TMS: What do you think is so appealing about the idea of a deal with Death, that we’ve seen it recur throughout literary history so frequently?
McCloud: We all make bargains with destiny every day. And we’re always trying to think not only about the repercussions of this life, but the repercussions beyond life – and the traditional way of doing that is to imagine some kind of an afterlife. But even people who aren’t religious are still thinking about their fate after life, especially artists; that’s what artists do, always thinking about how what we make is going to be experienced or valued after we’re gone. And so I think that that Faustian bargain structure continues to be relevant, for artists in particular – that idea of the verdict that history is going to have.
TMS: How did you come to determine that David’s particular artistic talent would be sculpting?
Scott McCloud: [He] was always a sculptor, that was sort of the initial idea. You know, you can revise everything except that first thing that pops into your mind. That’s the one thing you almost never question. So, until I started doing these interviews, I never considered why a sculptor and not a painter or something. Looking back, I’m glad I did it that way, because it’s very spatial, it’s very kinetic; and I worried, as a graphic artist, if I had done something about a graphic artist, the whole thing would have come across as like even more narcissistic than it might already be, you know? [Laughs]. A little removed is probably a good, healthy thing.
TMS: Last question – if you could sculpt anything at all with your hands, what would it be?
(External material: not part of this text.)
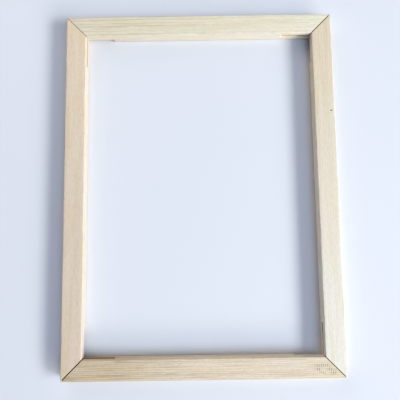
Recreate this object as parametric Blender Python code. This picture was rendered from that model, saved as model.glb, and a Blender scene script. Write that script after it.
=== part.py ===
"""Unmeshed wooden screen printing frame: four pine rails joined by slip tongues at mitred corners.

Metres, +Z up. The origin is the centre of the frame on the surface it lies on.
X runs across the frame, Y along it, and Z through the rails' thickness.

Every rail is the same moulding with the same two ends, so any rail fits either of its neighbours.
Its thickness is split into three equal levels: low, middle and top.

    end A (local +X)    top: mitred cheek    middle: tongue    low: open rebate
    end B (local -X)    top: mitred cheek    middle: slot      low: tongue

At a corner an end A meets an end B: A's middle tongue fills B's slot, and B's low tongue fills A's
rebate. Both tongues reach the neighbour's outer face, so their end grain shows on the outside.
The slot and the rebate run on past the inner corner, where a corner key can be driven in.
"""

import math
from collections import namedtuple

import bmesh
import bpy
from mathutils import Vector

MM = 0.001

# Driving dimensions
FRAME_WIDTH = 300 * MM
FRAME_LENGTH = 400 * MM
RAIL_WIDTH = 22 * MM
RAIL_THICKNESS = 15 * MM
EASED_EDGE = 0.8 * MM

# Corner joints
LEVEL = RAIL_THICKNESS / 3
FIT_GAP = 0.3 * MM
REBATE_RUN = 30 * MM
SLOT_RUN = 34 * MM
OUTER_RUN = 6 * MM
CUTTER_RADIUS = 60 * MM

# The mitres were not cut equally tight
MITRE_GAPS = {
    "top_left": 0.5 * MM,
    "top_right": 0.8 * MM,
    "bottom_right": 0.75 * MM,
    "bottom_left": 1.0 * MM,
}

# How finely curves are divided, and how far cutters stand outside the wood
EDGE_SEGMENTS = 3
ARC_STEPS = 12
OVERCUT = 2 * MM

TONGUE_LOW_TOP = LEVEL - FIT_GAP / 2
TONGUE_MID_BOTTOM = LEVEL + FIT_GAP / 2
TONGUE_MID_TOP = 2 * LEVEL - FIT_GAP / 2
SLOT_TOP = 2 * LEVEL + FIT_GAP / 2

ACROSS = (FRAME_LENGTH - RAIL_WIDTH) / 2
ALONG = (FRAME_WIDTH - RAIL_WIDTH) / 2
Rail = namedtuple("Rail", "name length centre turn corner_a corner_b colour")
RAILS = (
    Rail(
        "bottom_rail", FRAME_WIDTH, (0, -ACROSS, 0), 0,
        "bottom_right", "bottom_left", (0.56, 0.45, 0.31),
    ),
    Rail(
        "right_rail", FRAME_LENGTH, (ALONG, 0, 0), 90,
        "top_right", "bottom_right", (0.76, 0.68, 0.54),
    ),
    Rail(
        "top_rail", FRAME_WIDTH, (0, ACROSS, 0), 180,
        "top_left", "top_right", (0.71, 0.63, 0.47),
    ),
    Rail(
        "left_rail", FRAME_LENGTH, (-ALONG, 0, 0), 270,
        "bottom_left", "top_left", (0.68, 0.55, 0.43),
    ),
)
WOOD_ROUGHNESS = 0.6


def clear_scene():
    for obj in list(bpy.data.objects):
        bpy.data.objects.remove(obj, do_unlink=True)


def wood_material(name, colour):
    material = bpy.data.materials.new(name)
    material.use_nodes = True
    shader = material.node_tree.nodes["Principled BSDF"]
    shader.inputs["Base Color"].default_value = (*colour, 1.0)
    shader.inputs["Roughness"].default_value = WOOD_ROUGHNESS
    shader.inputs["Metallic"].default_value = 0.0
    return material


def blank_mesh(name, length):
    """A square-ended rail, its four long edges eased, lying on z = 0 with its inner face at +Y."""
    bm = bmesh.new()
    bmesh.ops.create_cube(bm, size=1.0)
    bmesh.ops.scale(bm, vec=(length, RAIL_WIDTH, RAIL_THICKNESS), verts=bm.verts)
    bmesh.ops.translate(bm, vec=(0, 0, RAIL_THICKNESS / 2), verts=bm.verts)
    long_edges = [e for e in bm.edges if abs(e.verts[0].co.x - e.verts[1].co.x) > length / 2]
    bmesh.ops.bevel(
        bm, geom=long_edges, offset=EASED_EDGE, segments=EDGE_SEGMENTS, profile=0.5, affect="EDGES"
    )
    mesh = bpy.data.meshes.new(name)
    bm.to_mesh(mesh)
    bm.free()
    return mesh


def prism_mesh(name, outline, low, high):
    """A closed upright prism on an outline of (x, y) points."""
    bm = bmesh.new()
    ring = [bm.verts.new((x, y, low)) for x, y in outline]
    base = bm.faces.new(ring)
    raised = bmesh.ops.extrude_face_region(bm, geom=[base])["geom"]
    top_verts = [v for v in raised if isinstance(v, bmesh.types.BMVert)]
    bmesh.ops.translate(bm, vec=(0, 0, high - low), verts=top_verts)
    bmesh.ops.recalc_face_normals(bm, faces=bm.faces)
    mesh = bpy.data.meshes.new(name)
    bm.to_mesh(mesh)
    bm.free()
    return mesh


# The cutters' outlines have their zero at the rail's end, on its centre line, and the wood lies
# towards -X of it. side is 1 for end A, and -1 mirrors the outline for end B.

def mitre_outline(side):
    """The waste beyond the mitre, which runs from the outer corner back to the inner corner."""
    half = RAIL_WIDTH / 2
    at_outer = (side * OVERCUT, -half - OVERCUT)
    beyond = (side * OVERCUT, half + OVERCUT)
    at_inner = (-side * (RAIL_WIDTH + OVERCUT), half + OVERCUT)
    return (at_outer, beyond, at_inner)


def kerf_outline(side, inner_run):
    """The sweep of a disc cutter: full width over the corner, then an arc to each face.

    The arc leaves the inner face inner_run past the inner corner and the outer face OUTER_RUN past it.
    """
    half = RAIL_WIDTH / 2
    on_inner = Vector((-RAIL_WIDTH - inner_run, half))
    on_outer = Vector((-RAIL_WIDTH - OUTER_RUN, -half))
    chord = on_outer - on_inner
    towards_centre = Vector((-chord.y, chord.x)).normalized()
    height = math.sqrt(CUTTER_RADIUS**2 - (chord.length / 2) ** 2)
    centre = (on_inner + on_outer) / 2 + towards_centre * height
    points = []
    for step in range(ARC_STEPS + 1):
        y = (half + OVERCUT) * (1 - 2 * step / ARC_STEPS)
        x = centre.x - math.sqrt(CUTTER_RADIUS**2 - (y - centre.y) ** 2)
        points.append((side * x, y))
    points.append((side * OVERCUT, -half - OVERCUT))
    points.append((side * OVERCUT, half + OVERCUT))
    return points


def end_cutter_meshes():
    """The waste of end A, then of end B, as meshes that every rail shares."""
    above = RAIL_THICKNESS + OVERCUT
    inside_slot = (TONGUE_LOW_TOP + SLOT_TOP) / 2
    end_a = (
        prism_mesh("mitre_a", mitre_outline(1), TONGUE_MID_TOP, above),
        prism_mesh("rebate_a", kerf_outline(1, REBATE_RUN), -OVERCUT, TONGUE_MID_BOTTOM),
    )
    end_b = (
        prism_mesh("mitre_b", mitre_outline(-1), inside_slot, above),
        prism_mesh("slot_b", kerf_outline(-1, SLOT_RUN), TONGUE_LOW_TOP, SLOT_TOP),
    )
    return end_a, end_b


def add_object(name, mesh, parent, location):
    obj = bpy.data.objects.new(name, mesh)
    bpy.context.scene.collection.objects.link(obj)
    obj.parent = parent
    obj.location = location
    return obj


def cut_end(rail, end_x, end_meshes, mitre_gap):
    """Cut the end of a rail at end_x with cutters that are parented to it.

    Each of the two rails at a corner gives up half of the mitre gap, measured square to the mitre,
    so its mitre cutter moves back along the rail by half the gap times the root of two.
    """
    mitre_end_x = end_x - math.copysign(mitre_gap / math.sqrt(2), end_x)
    mitre, kerf = end_meshes
    for mesh, cutter_x in ((mitre, mitre_end_x), (kerf, end_x)):
        cutter = add_object(f"cut_{rail.name}_{mesh.name}", mesh, rail, (cutter_x, 0, 0))
        cutter.hide_render = True
        cutter.display_type = "WIRE"
        boolean = rail.modifiers.new(mesh.name, "BOOLEAN")
        boolean.operation = "DIFFERENCE"
        boolean.solver = "EXACT"
        boolean.object = cutter


def build():
    clear_scene()
    frame_centre = add_object("frame_centre", None, None, (0, 0, 0))
    end_a, end_b = end_cutter_meshes()
    for spec in RAILS:
        rail = add_object(spec.name, blank_mesh(spec.name, spec.length), frame_centre, spec.centre)
        rail.rotation_euler = (0, 0, math.radians(spec.turn))
        rail.data.materials.append(wood_material(f"{spec.name}_wood", spec.colour))
        cut_end(rail, spec.length / 2, end_a, MITRE_GAPS[spec.corner_a])
        cut_end(rail, -spec.length / 2, end_b, MITRE_GAPS[spec.corner_b])


build()
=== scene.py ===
"""Looks of the unmeshed screen printing frame: four bare pine rails in soft window light.

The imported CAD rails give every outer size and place. Each is replaced by a finer rail of the same
shape, with worn arrises, sawn joint faces and growth rings that run right through the wood.

A rail is made in its own frame: X along it, its inner face at +Y, its underside on z = 0.
Meshes are in metres. The grain is worked out in millimetres, in the rail's own frame.
"""

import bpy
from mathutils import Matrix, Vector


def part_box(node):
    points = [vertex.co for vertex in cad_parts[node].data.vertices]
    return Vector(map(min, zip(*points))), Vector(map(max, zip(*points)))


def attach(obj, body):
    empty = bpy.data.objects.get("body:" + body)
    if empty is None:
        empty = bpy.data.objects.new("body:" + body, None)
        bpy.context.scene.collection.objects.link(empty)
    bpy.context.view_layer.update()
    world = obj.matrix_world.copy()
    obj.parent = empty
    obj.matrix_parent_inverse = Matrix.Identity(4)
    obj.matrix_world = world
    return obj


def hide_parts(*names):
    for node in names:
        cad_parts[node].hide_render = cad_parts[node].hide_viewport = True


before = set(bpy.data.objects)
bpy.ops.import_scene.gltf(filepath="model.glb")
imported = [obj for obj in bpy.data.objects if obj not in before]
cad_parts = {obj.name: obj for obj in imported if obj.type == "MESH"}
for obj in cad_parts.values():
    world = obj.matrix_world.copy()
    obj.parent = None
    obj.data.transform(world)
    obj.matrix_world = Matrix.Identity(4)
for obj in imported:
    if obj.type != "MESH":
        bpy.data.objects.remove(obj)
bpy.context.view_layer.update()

import math
import random
from collections import namedtuple

import bmesh
import bpy
from mathutils import Matrix, Vector, noise

MM = 0.001

# ---------------------------------------------------------------- rails: sizes, ends and wear

LOW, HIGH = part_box("bottom_rail")
RAIL_WIDTH = HIGH.y - LOW.y
RAIL_THICKNESS = HIGH.z - LOW.z
HALF = RAIL_WIDTH / 2

LEVEL = RAIL_THICKNESS / 3
FIT_GAP = 0.3 * MM
REBATE_RUN = 30 * MM
SLOT_RUN = 34 * MM
OUTER_RUN = 6 * MM
CUTTER_RADIUS = 60 * MM
TONGUE_LOW_TOP = LEVEL - FIT_GAP / 2
TONGUE_MID_BOTTOM = LEVEL + FIT_GAP / 2
TONGUE_MID_TOP = 2 * LEVEL - FIT_GAP / 2
SLOT_TOP = 2 * LEVEL + FIT_GAP / 2
MITRE_GAPS = {
    "top_left": 0.5 * MM,
    "top_right": 0.8 * MM,
    "bottom_right": 0.75 * MM,
    "bottom_left": 1.0 * MM,
}

ARRIS = 0.8 * MM
ARRIS_STEPS = 4
ARRIS_WEAR = 0.35
MITRE_BREAK = 0.1 * MM
HOLLOW = 0.05 * MM
STATION = 2.5 * MM
KERF_STEPS = 28
OVERCUT = 2 * MM

# Edges that turn by more degrees than this are shaded sharp
SHARP_ANGLE = 32

# Points that divide the inner and outer faces, and the top and the underside, between two arrises
SIDE_POINTS = 3
FACE_POINTS = 7

# How quickly hollows and arris wear change, per metre, and what sets the four arrises' wear apart
HOLLOWS_ALONG = 28
HOLLOWS_ACROSS = 90
WEAR_ALONG = 45
WEAR_SHIFT = 7.3

# Nicks: how far from the middle as a part of the length, then depth and reach in millimetres
NICKS_PER_RAIL = 7
NICK_SPREAD = 0.46
NICK_DEPTHS = (0.3, 0.9)
NICK_REACHES = (1, 4)

# ---------------------------------------------------------------- looks of each rail's wood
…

McCloud: [Laughs.] Yeah, what would it be? I don’t know, I think I would love to make something really big with lots of tiny cabinets and compartments? I’m kind of obsessive compulsive; I remember when I was a little kid I would take a desk into my closet – I had a room all to myself, my bedroom – but I wanted to work in the closet because I wanted to find little tiny spaces. And now I look back on that and I think, “Wow, I was a really weird kid,” but I still have that love of compartments. I like the sculptures of Louise Nevelson, for example, because she has all these little subdivisions and compartments in her work. So I think if I could make sculpture like that I would make something along those lines.
Scott McCloud’s latest book, The Sculptor, is available today through First Second Books.